Brick Veneer Walls & Colorbond Roof
Brick veneer construction is generally viewed favourably by insurers — it offers solid fire resistance and reasonable structural integrity. A steel Colorbond roof is also a practical choice in Queensland's climate, offering good durability and wind resistance. These features may provide a modest offset against some of the risk factors present.

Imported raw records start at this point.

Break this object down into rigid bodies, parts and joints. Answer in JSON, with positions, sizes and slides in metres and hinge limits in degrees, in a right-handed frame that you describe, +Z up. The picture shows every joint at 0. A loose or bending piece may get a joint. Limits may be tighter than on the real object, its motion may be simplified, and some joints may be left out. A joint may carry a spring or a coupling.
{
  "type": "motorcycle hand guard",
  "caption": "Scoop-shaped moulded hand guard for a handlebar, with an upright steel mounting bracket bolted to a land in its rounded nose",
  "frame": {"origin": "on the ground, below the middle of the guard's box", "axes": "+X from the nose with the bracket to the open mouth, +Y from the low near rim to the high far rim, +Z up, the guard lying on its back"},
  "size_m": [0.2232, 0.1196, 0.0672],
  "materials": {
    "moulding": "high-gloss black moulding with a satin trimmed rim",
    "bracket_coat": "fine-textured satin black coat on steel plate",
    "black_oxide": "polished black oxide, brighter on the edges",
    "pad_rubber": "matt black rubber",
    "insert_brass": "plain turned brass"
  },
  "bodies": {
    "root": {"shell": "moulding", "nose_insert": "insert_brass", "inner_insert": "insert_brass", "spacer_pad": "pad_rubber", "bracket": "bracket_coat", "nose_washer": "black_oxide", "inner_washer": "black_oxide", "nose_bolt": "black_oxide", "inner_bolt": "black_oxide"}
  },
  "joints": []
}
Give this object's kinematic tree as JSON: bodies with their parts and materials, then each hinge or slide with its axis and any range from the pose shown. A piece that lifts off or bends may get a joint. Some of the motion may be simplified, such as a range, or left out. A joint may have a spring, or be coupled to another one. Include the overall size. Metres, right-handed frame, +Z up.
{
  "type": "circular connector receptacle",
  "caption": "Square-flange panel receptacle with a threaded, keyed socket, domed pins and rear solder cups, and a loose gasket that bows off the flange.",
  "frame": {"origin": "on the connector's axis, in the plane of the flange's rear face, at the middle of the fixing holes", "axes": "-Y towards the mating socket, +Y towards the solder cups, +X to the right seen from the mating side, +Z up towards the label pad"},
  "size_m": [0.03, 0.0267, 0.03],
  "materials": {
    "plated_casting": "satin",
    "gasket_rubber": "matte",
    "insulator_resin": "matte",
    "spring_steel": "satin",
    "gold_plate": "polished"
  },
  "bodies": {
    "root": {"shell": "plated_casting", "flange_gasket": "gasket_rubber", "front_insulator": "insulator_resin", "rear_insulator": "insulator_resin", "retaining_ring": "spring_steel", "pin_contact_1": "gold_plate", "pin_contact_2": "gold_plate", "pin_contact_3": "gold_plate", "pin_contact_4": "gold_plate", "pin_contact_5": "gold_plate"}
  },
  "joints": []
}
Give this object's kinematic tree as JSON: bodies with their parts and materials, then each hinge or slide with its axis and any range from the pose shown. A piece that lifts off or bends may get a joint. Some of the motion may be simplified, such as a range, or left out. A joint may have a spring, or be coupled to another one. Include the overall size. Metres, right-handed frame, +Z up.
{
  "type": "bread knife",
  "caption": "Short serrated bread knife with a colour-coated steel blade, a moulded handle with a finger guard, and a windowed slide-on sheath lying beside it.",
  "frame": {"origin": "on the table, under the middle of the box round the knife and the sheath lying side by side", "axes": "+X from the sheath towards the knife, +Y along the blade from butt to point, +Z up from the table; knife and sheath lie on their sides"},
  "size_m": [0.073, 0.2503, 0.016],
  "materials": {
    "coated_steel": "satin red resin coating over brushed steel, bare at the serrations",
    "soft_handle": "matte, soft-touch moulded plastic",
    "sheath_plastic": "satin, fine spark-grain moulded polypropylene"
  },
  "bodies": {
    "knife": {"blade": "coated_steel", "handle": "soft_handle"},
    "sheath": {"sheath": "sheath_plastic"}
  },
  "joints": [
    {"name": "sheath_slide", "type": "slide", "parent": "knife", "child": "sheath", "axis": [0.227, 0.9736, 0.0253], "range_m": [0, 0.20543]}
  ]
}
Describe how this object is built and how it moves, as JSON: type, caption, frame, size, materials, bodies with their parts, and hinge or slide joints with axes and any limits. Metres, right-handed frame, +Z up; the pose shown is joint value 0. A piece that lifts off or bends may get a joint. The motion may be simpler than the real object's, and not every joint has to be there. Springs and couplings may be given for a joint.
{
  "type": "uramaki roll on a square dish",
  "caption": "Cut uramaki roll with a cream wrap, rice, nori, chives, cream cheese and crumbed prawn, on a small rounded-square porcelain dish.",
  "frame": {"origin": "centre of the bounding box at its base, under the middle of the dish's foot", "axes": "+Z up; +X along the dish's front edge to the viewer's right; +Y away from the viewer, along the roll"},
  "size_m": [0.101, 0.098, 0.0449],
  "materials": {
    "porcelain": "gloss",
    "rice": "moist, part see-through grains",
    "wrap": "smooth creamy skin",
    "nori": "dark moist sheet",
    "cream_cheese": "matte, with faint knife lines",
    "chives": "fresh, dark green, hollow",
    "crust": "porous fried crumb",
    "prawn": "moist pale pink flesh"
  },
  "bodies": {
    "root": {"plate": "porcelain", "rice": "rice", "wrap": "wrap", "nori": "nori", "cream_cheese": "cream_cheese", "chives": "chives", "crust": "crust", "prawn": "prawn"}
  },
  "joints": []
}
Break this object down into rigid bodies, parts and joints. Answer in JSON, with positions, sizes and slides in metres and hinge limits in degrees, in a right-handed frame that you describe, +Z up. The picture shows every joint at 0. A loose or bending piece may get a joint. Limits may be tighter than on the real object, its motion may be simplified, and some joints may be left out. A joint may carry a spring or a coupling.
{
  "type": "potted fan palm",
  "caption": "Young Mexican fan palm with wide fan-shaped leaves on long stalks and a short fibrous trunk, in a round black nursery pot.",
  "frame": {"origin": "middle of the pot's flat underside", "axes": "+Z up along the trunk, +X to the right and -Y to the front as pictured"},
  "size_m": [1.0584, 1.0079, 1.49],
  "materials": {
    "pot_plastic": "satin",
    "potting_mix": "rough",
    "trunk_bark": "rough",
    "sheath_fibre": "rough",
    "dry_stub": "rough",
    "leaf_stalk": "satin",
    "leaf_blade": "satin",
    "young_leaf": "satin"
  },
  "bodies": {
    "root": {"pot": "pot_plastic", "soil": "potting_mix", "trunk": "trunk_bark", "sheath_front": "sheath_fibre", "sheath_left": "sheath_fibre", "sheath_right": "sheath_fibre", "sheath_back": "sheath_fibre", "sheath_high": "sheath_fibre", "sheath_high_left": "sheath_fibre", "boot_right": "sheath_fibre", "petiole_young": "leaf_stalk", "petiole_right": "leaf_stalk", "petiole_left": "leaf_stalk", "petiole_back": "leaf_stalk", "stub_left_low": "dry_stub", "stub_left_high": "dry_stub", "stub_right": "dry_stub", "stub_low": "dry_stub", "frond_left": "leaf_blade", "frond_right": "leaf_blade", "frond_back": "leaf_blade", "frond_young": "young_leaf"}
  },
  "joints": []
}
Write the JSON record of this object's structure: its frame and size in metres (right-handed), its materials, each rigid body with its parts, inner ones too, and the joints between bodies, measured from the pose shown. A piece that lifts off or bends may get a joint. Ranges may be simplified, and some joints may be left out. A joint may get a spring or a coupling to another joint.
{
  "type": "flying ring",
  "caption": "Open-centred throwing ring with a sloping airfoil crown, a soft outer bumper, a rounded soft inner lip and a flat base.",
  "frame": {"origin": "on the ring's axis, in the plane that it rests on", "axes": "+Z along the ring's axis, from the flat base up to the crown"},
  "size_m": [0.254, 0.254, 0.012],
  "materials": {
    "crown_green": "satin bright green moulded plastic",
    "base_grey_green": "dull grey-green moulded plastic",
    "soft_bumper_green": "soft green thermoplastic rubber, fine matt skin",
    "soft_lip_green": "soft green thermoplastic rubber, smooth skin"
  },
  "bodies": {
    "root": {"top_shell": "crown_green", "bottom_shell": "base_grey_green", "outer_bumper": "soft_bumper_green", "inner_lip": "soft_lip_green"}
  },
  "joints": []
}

Slab Foundation & Tiled Flooring
A concrete slab foundation is the norm for homes of this era in Queensland and is considered low-risk from an insurance perspective. Tiled flooring throughout is similarly straightforward — it's durable, not susceptible to water damage in the same way timber floors can be, and generally doesn't attract a loading.
Swimming Pool
Pools introduce liability considerations and add to the replacement cost of the property, both of which contribute to a higher premium. Insurers factor in the cost of pool reinstatement following a major event, as well as the ongoing liability exposure.
Solar Panels
Solar installations add replacement value to the building and can complicate repairs following storm or hail damage. Many insurers now specifically account for solar systems when calculating building sums insured, and this property's panels will be contributing to the overall premium.
Ducted Climate Control
Ducted air conditioning is a significant fixed asset within the home. It adds to the building's replacement cost and, if damaged, is expensive to repair or replace — both factors that insurers weigh when setting premiums.
Building Size & Age
At 214 sqm and built in 2014, this is a relatively modern, mid-to-large family home. The 2014 construction date means it was built under more recent building codes, which in cyclone-prone areas include stricter tie-down and wind resistance requirements. This may provide a slight premium benefit compared to older homes in the same postcode.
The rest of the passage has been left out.